3D printing of architected sulfur cathodes with dual-site atomic catalysts for accelerated polysulfide kinetics and Li-ion transport in high areal-loading lithium–sulfur batteries

Abstract

The practical deployment of lithium–sulfur batteries (LSBs) is hindered by fundamental limitations in conventional slurry-cast cathodes, including poor sulfur utilization, sluggish ion transport, and low areal capacity, particularly in thick electrodes required for high energy density. To address these challenges, we present direct ink writing (DIW) as an additive manufacturing strategy to fabricate advanced current-collector-free, 3D-printed sulfur cathodes (3DP S@CoNi-DSACs/NC) with hierarchically porous architectures that enhance lithium-ion diffusion, promote electrolyte penetration, and reduce interfacial resistance. The synergistic effects of Co/Ni dual-atom sites accelerate redox kinetics and mitigate polysulfide shuttling. As a result, the optimized 3DP cathode with a sulfur loading of 5.4 mg cm⁻² demonstrated excellent rate capability, delivering a high reversible capacity of 1041.4 mAh g⁻¹ at 1C with 85.5% capacity retention after 1000 cycles, significantly outperforming its cast counterpart.

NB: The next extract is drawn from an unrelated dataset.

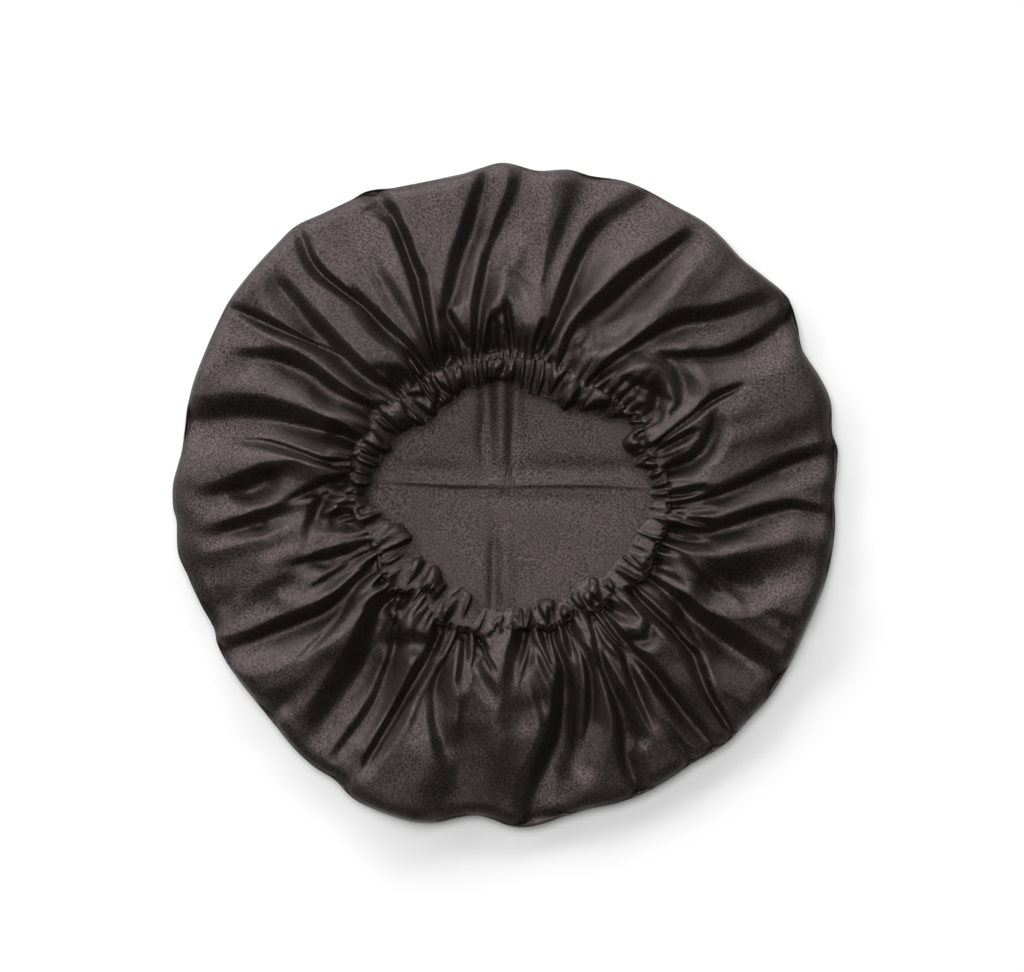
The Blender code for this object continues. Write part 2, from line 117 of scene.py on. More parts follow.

Remarkably, even at a higher sulfur loading of 8.1 mg cm⁻², the 3DP cathode maintains outstanding performance, achieving a discharge capacity of 1538.4 mAh g⁻¹ and an areal capacity of 12.5 mAh cm⁻² at 0.1C. This study not only demonstrates the functional integration of catalytically active materials into 3D printable sulfur cathode architectures but also offers a scalable and transformative platform for building high-performance LSBs beyond conventional electrode manufacturing methods.